Problem description
Quote all of the data below exactly, please.

Given material
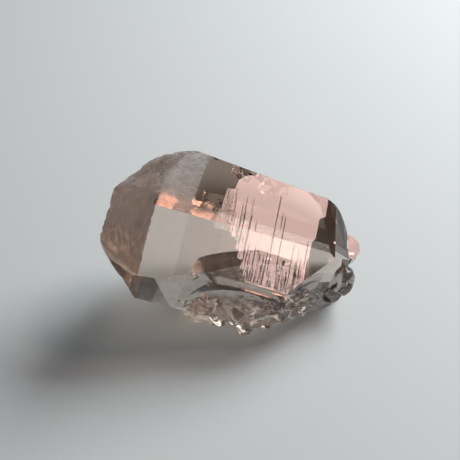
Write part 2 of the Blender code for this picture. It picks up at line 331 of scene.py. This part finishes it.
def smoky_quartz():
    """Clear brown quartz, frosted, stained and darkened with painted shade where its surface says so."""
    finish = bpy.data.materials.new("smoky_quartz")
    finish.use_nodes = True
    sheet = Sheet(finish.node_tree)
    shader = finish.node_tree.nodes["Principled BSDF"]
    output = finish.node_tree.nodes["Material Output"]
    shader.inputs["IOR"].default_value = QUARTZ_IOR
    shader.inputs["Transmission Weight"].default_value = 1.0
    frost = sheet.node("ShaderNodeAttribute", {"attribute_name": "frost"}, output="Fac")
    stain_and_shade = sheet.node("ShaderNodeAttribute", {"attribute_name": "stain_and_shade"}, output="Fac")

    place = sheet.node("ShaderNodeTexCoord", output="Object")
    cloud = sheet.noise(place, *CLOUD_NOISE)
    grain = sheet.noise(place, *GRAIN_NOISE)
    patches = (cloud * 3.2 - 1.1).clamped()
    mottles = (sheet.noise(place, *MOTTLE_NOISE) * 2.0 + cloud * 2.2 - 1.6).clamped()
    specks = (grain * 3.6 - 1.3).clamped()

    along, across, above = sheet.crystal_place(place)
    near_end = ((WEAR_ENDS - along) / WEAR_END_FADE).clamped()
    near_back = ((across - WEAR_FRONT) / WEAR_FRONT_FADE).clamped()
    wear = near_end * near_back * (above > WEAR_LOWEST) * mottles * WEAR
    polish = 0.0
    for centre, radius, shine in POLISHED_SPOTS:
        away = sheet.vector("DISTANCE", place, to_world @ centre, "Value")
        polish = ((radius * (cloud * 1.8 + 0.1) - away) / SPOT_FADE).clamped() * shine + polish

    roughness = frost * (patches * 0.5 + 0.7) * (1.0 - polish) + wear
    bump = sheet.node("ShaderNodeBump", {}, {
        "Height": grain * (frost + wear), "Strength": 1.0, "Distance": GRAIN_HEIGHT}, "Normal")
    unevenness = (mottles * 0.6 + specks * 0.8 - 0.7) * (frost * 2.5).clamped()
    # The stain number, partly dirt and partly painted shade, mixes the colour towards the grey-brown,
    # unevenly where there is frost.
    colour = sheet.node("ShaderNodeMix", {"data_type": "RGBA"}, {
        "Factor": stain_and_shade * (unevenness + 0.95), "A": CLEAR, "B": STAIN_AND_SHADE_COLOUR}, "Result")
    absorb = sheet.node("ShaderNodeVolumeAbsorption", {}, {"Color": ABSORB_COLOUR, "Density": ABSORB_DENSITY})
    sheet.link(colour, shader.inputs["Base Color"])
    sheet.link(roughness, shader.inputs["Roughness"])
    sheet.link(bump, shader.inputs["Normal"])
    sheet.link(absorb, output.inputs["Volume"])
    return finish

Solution
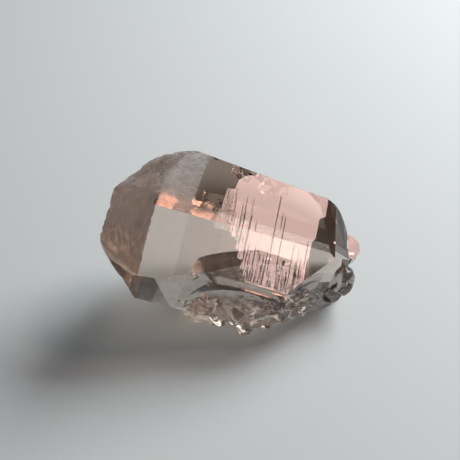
Write part 2 of the Blender code for this picture. It picks up at line 331 of scene.py. This part finishes it.
def smoky_quartz():
    """Clear brown quartz, frosted, stained and darkened with painted shade where its surface says so."""
    finish = bpy.data.materials.new("smoky_quartz")
    finish.use_nodes = True
    sheet = Sheet(finish.node_tree)
    shader = finish.node_tree.nodes["Principled BSDF"]
    output = finish.node_tree.nodes["Material Output"]
    shader.inputs["IOR"].default_value = QUARTZ_IOR
    shader.inputs["Transmission Weight"].default_value = 1.0
    frost = sheet.node("ShaderNodeAttribute", {"attribute_name": "frost"}, output="Fac")
    stain_and_shade = sheet.node("ShaderNodeAttribute", {"attribute_name": "stain_and_shade"}, output="Fac")

    place = sheet.node("ShaderNodeTexCoord", output="Object")
    cloud = sheet.noise(place, *CLOUD_NOISE)
    grain = sheet.noise(place, *GRAIN_NOISE)
    patches = (cloud * 3.2 - 1.1).clamped()
    mottles = (sheet.noise(place, *MOTTLE_NOISE) * 2.0 + cloud * 2.2 - 1.6).clamped()
    specks = (grain * 3.6 - 1.3).clamped()

    along, across, above = sheet.crystal_place(place)
    near_end = ((WEAR_ENDS - along) / WEAR_END_FADE).clamped()
    near_back = ((across - WEAR_FRONT) / WEAR_FRONT_FADE).clamped()
    wear = near_end * near_back * (above > WEAR_LOWEST) * mottles * WEAR
    polish = 0.0
    for centre, radius, shine in POLISHED_SPOTS:
        away = sheet.vector("DISTANCE", place, to_world @ centre, "Value")
        polish = ((radius * (cloud * 1.8 + 0.1) - away) / SPOT_FADE).clamped() * shine + polish

    roughness = frost * (patches * 0.5 + 0.7) * (1.0 - polish) + wear
    bump = sheet.node("ShaderNodeBump", {}, {
        "Height": grain * (frost + wear), "Strength": 1.0, "Distance": GRAIN_HEIGHT}, "Normal")
    unevenness = (mottles * 0.6 + specks * 0.8 - 0.7) * (frost * 2.5).clamped()
    # The stain number, partly dirt and partly painted shade, mixes the colour towards the grey-brown,
    # unevenly where there is frost.
    colour = sheet.node("ShaderNodeMix", {"data_type": "RGBA"}, {
        "Factor": stain_and_shade * (unevenness + 0.95), "A": CLEAR, "B": STAIN_AND_SHADE_COLOUR}, "Result")
    absorb = sheet.node("ShaderNodeVolumeAbsorption", {}, {"Color": ABSORB_COLOUR, "Density": ABSORB_DENSITY})
    sheet.link(colour, shader.inputs["Base Color"])
    sheet.link(roughness, shader.inputs["Roughness"])
    sheet.link(bump, shader.inputs["Normal"])
    sheet.link(absorb, output.inputs["Volume"])
    return finish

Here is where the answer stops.